**GIVEN EXERCISE**
Begin with the line that contains "Write part 2" and end with the line that contains "return ring": copy that span of lines exactly, and nothing outside it.

**PROVIDED ENTRIES**
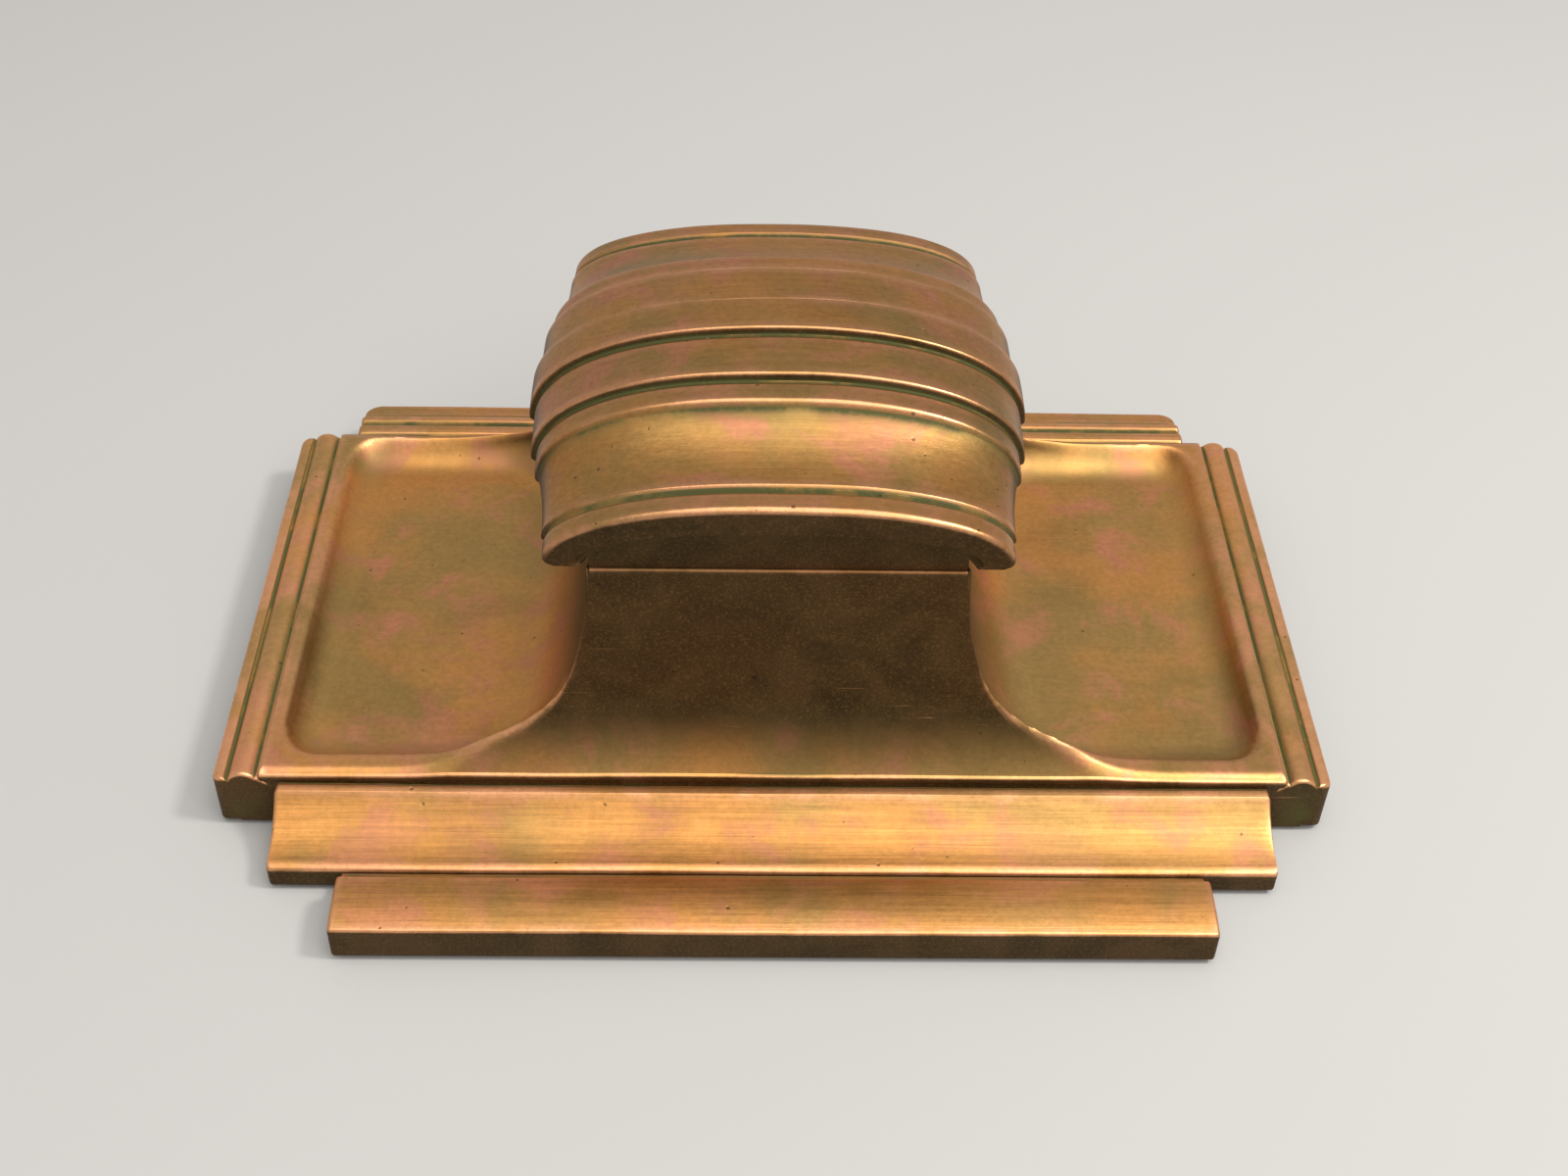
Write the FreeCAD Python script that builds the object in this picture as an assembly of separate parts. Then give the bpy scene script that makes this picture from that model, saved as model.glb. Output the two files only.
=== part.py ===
import FreeCAD, Part
import math
import os

# Cast bronze desk inkwell: a stepped base with two dished side trays, a flared
# pedestal holding a drop-in glass pot, and a hinged lid built up of arched ridges.
# Millimetres.  X runs along the width, the front faces -Y, Z is up.
# Shapes are drawn about the middle of the pedestal, and each part is then moved by
# ORIGIN_Y, which puts the origin at the centre of the footprint, on the surface it
# stands on.  Everything is mirror symmetric about X = 0.  The front has a coved step
# and a bar in front of the tray block, the back has one ribbed ledge.

V = FreeCAD.Vector

# ---- driving dimensions -------------------------------------------------------
BLOCK_HALF_W = 80.0        # tray block, half width
BLOCK_HALF_D = 39.2        # tray block, half depth
RIM_H = 10.4               # height of the tray block's rim
CAST_BOTTOM = 0.8          # lower edge of the casting, felt stands below it

STEP_HALF_W = 70.8         # coved step in front of and behind the block
STEP_TOP = 8.9
STEP_LIP_Y = 51.2
STEP_LIP_H = 4.5

BAR_HALF_W = 60.3          # rounded outer bar
BAR_Y = 63.4
BAR_H = 6.9
BAR_GROOVE_H = 3.9

LEDGE_HALF_W = 71.0        # ribbed ledge behind the block
LEDGE_Y = 51.2
LEDGE_H = 7.6              # its outer strip
LEDGE_CORNER = 3.0
ORIGIN_Y = 0.5 * (BAR_Y - LEDGE_Y)

FLOOR_H = 7.0              # tray floor
POCKET_X_IN = 26.6         # plan outline of each tray
POCKET_X_OUT = 70.6
POCKET_HALF_D = 38.1
POCKET_R_IN = 11.0
POCKET_R_OUT = 4.0
POCKET_FILLET = 3.3

PED_HALF_W = 25.3          # top of the pedestal
PED_HALF_D = 32.3
DECK_H = 44.0
PED_WALL = 3.0
COVE_END_DEG = 38.0        # slope of the pedestal's foot, from upright
SEAT_DEPTH = 2.2           # counterbore for the glass flange
SEAT_R = 21.2
WELL_HOLE_R = 18.9

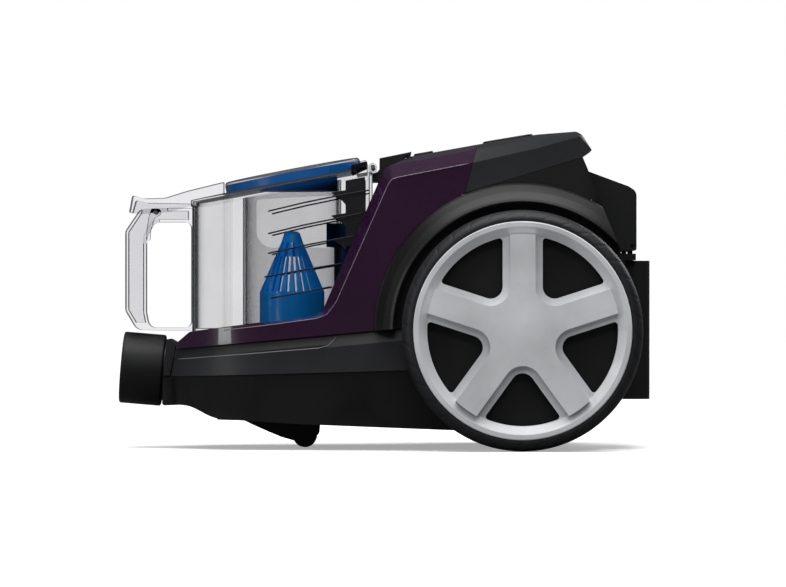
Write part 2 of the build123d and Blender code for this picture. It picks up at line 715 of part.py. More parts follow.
def tyre():
    """Soft tread ring with rounded shoulders and slanted cuts."""
    w = tyre_width
    ring = rim_turned([
        (rim_radius - 0.9, 1.6), (rim_radius + 4, 0.3), (wheel_radius, 3.5), (wheel_radius, w - 7.0),
        (wheel_radius - 3.6, w - 1.8), (rim_radius + 1.5, w - 0.6), (rim_radius - 0.9, w - 2.1),
    ], [0.3, 2.0, 4.0, 5.0, 3.0, 0.8, 0.3])
    return ring


def wheel_backplate():
    plate = tube(rim_radius - 4.5, axle_radius + 6.1, wheel_inner + 8.0, wheel_inner + 10.0, wheel_x, axle_z)
    return plate


def stub_axle():
    shaft = tube(axle_radius, 0, axle_boss_inner - 5, wheel_inner + tyre_width - 8.5, wheel_x, axle_z)
    groove = tube(axle_radius + 1, axle_radius - 1, axle_boss_inner - 3.4, axle_boss_inner - 2.2, wheel_x, axle_z)
    return shaft - groove


def axle_bush():
    bore, end = axle_radius + running_gap, body_half + 2.0
    bush = tube(bush_radius - 0.05, bore, axle_boss_inner, end, wheel_x, axle_z)
    return bush + tube(bush_radius + 4, bore, end - 1.5, end, wheel_x, axle_z)


pair("wheel_rim", wheel_rim())
pair("tyre", tyre())
pair("wheel_backplate", wheel_backplate())
pair("stub_axle", stub_axle())
pair("axle_bush", axle_bush())


# ---------------------------------------------------------------- caster
roller_x = caster_x + caster_trail


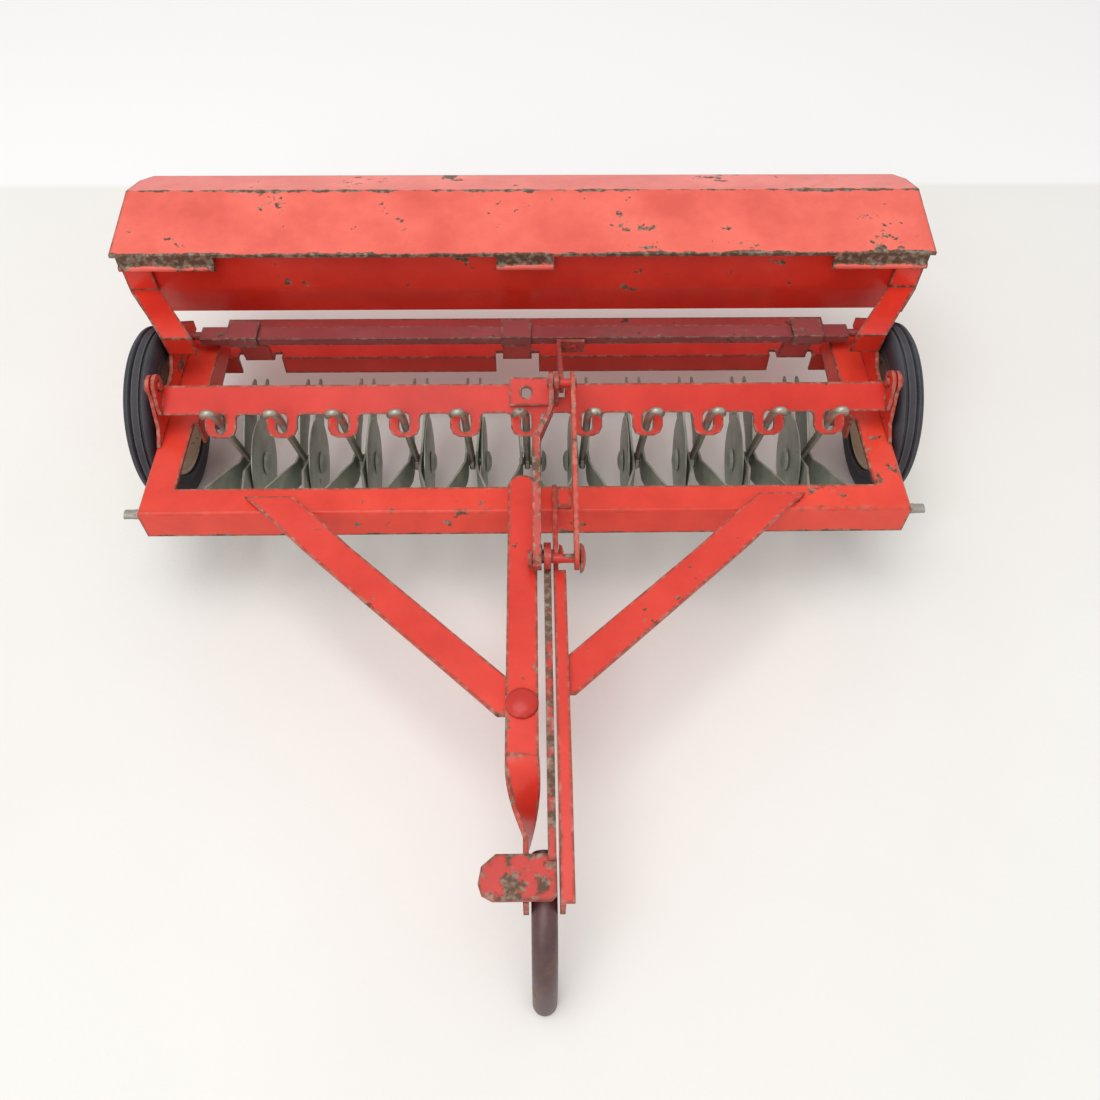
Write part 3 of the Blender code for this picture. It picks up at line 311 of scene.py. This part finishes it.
# ---------------------------------------------------------------- opener arms
# Each arm is a pair of thin pressed plates: apart at the rod, together at the hub, and with two rear fins.
# They are dull grey-green with bright rubbed edges, and a flat rivet head holds the disc.
units = ["%02d" % number for number in range(1, 12)]
opener_grey = Finish("opener grey")
cloud = opener_grey.noise(150.0, 5.0, 0.6)
speck = opener_grey.noise(800.0, 3.0)
rub = ((opener_grey.edge(0.0005) * 4.0 + (speck - 0.5) * 2.0 - 0.8) * 4.0).clamped()
grey = opener_grey.mix(((cloud - 0.3) * 2.3).clamped(), (0.215, 0.240, 0.195, 1.0),
                       (0.420, 0.450, 0.375, 1.0))
grime = ((opener_grey.noise(60.0, 6.0, 0.7) - 0.55) * 4.0).clamped()
grey = opener_grey.mix(grime * 0.6, grey, (0.085, 0.080, 0.062, 1.0))
opener_grey.set("Base Color", opener_grey.mix(rub * 0.6, grey, (0.42, 0.42, 0.36, 1.0)))
opener_grey.set("Roughness", 0.46 + (cloud - 0.5) * 0.3 + grime * 0.2)
opener_grey.set("Metallic", 0.2)
opener_grey.bump(speck * 0.4 + cloud * 0.6, 0.00008, 0.5)
for unit in units:
    arm = own_mesh("opener_arm_" + unit, 0.10, 2, 32.0)
    give(arm, opener_grey.material)
    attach(arm, "opener_" + unit)

# ---------------------------------------------------------------- opener discs
# Flat steel discs, thinned to a blunt edge all round.
# Each turns on the rivet of its arm, and is the same dull grey-green as the arm.
disc_r, disc_thick = 13.8, 0.9


def turned(name, outline, axle, steps=64):
    """A closed (x, radius) outline in millimetres spun round a line along X through axle, in metres."""
    bpy.ops.mesh.primitive_circle_add(vertices=len(outline), radius=0.001)
    piece = bpy.context.active_object
    piece.name = name
    for vert, (x, radius) in zip(piece.data.vertices, outline):
        vert.co = (axle[0] + x * MM, axle[1], axle[2] + radius * MM)
    bpy.ops.object.mode_set(mode="EDIT")
    bpy.ops.mesh.select_all(action="SELECT")
    bpy.ops.mesh.spin(steps=steps, angle=2.0 * math.pi, center=axle, axis=(1.0, 0.0, 0.0))
    bpy.ops.mesh.select_all(action="SELECT")
    bpy.ops.mesh.remove_doubles(threshold=0.000002)
    bpy.ops.mesh.normals_make_consistent(inside=False)
    bpy.ops.object.mode_set(mode="OBJECT")
    settle(piece)
    return piece


disc_steel = bare_metal("disc steel", (0.33, 0.36, 0.30), (0.13, 0.115, 0.085), 0.30, 0.44, 0.25)
for unit in units:
    low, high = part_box("opener_disc_" + unit)
    hub = ((low[0] + high[0]) / 2.0, (low[1] + high[1]) / 2.0, (low[2] + high[2]) / 2.0)
    half = disc_thick / 2.0
    disc = turned("opener_disc_%s_piece" % unit,
                  [(-half, 1.5), (-half, disc_r - 1.9), (-half + 0.12, disc_r - 1.2), (-0.12, disc_r),
                   (0.12, disc_r), (half - 0.12, disc_r - 1.2), (half, disc_r - 1.9), (half, 1.5)], hub, 72)
    give(disc, disc_steel)
    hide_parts("opener_disc_" + unit)
    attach(disc, "disc_" + unit)

# ---------------------------------------------------------------- hanger wires
# Soft steel wire: an eye squeezed round the hub rivet, then straight up through the bar's slot.
# Its top is bent over sideways, and it thins a little at both ends.
wire_r = 1.1
pitch = 16.95
hub_y, hub_z = -10.0, 14.6
run = Vector((-0.3486, 0.9373))
hook_line = [(0.0, 2.0), (0.0, 3.0), (0.0, 14.0), (0.0, 28.0), (0.0, 33.8), (0.2, 35.8), (1.0, 37.2),
             (2.2, 37.2), (3.0, 36.4), (3.3, 35.2)]
wire_steel = bare_metal("wire steel", (0.34, 0.315, 0.255), (0.13, 0.095, 0.06), 0.45, 0.36, 0.7)


def drawn_wire(name, points, radius, ends=1.0):
    """A round wire through points in metres, made from a curve and turned into a mesh with closed ends."""
    bpy.ops.object.select_all(action="DESELECT")
    curve = bpy.data.curves.new(name, "CURVE")
    curve.dimensions = "3D"
    curve.bevel_depth = radius
    curve.bevel_resolution = 5
    curve.use_fill_caps = True
    curve.resolution_u = 5
    line = curve.splines.new("NURBS")
    line.points.add(len(points) - 1)
    for point, place in zip(line.points, points):
        point.co = (*place, 1.0)
    line.points[-1].radius = ends
    line.points[0].radius = ends
    line.use_endpoint_u = True
    line.order_u = 3
    piece = bpy.data.objects.new(name, curve)
    bpy.context.scene.collection.objects.link(piece)
    piece.select_set(True)
    bpy.context.view_layer.objects.active = piece
    bpy.ops.object.convert(target="MESH")
    piece = bpy.context.active_object
    bpy.ops.object.mode_set(mode="EDIT")
    bpy.ops.mesh.select_all(action="SELECT")
    bpy.ops.mesh.remove_doubles(threshold=0.000002)
    bpy.ops.mesh.normals_make_consistent(inside=False)
    bpy.ops.object.mode_set(mode="OBJECT")
    settle(piece)
    return piece


def joined(name, pieces):
    """Several closed shapes as one object."""
    bpy.ops.object.select_all(action="DESELECT")
    for piece in pieces:
        piece.select_set(True)
    bpy.context.view_layer.objects.active = pieces[0]
    bpy.ops.object.join()
    pieces[0].name = name
    pieces[0].select_set(False)
    return pieces[0]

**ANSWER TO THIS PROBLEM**
Write part 2 of the build123d and Blender code for this picture. It picks up at line 715 of part.py. More parts follow.
def tyre():
    """Soft tread ring with rounded shoulders and slanted cuts."""
    w = tyre_width
    ring = rim_turned([
        (rim_radius - 0.9, 1.6), (rim_radius + 4, 0.3), (wheel_radius, 3.5), (wheel_radius, w - 7.0),
        (wheel_radius - 3.6, w - 1.8), (rim_radius + 1.5, w - 0.6), (rim_radius - 0.9, w - 2.1),
    ], [0.3, 2.0, 4.0, 5.0, 3.0, 0.8, 0.3])
    return ring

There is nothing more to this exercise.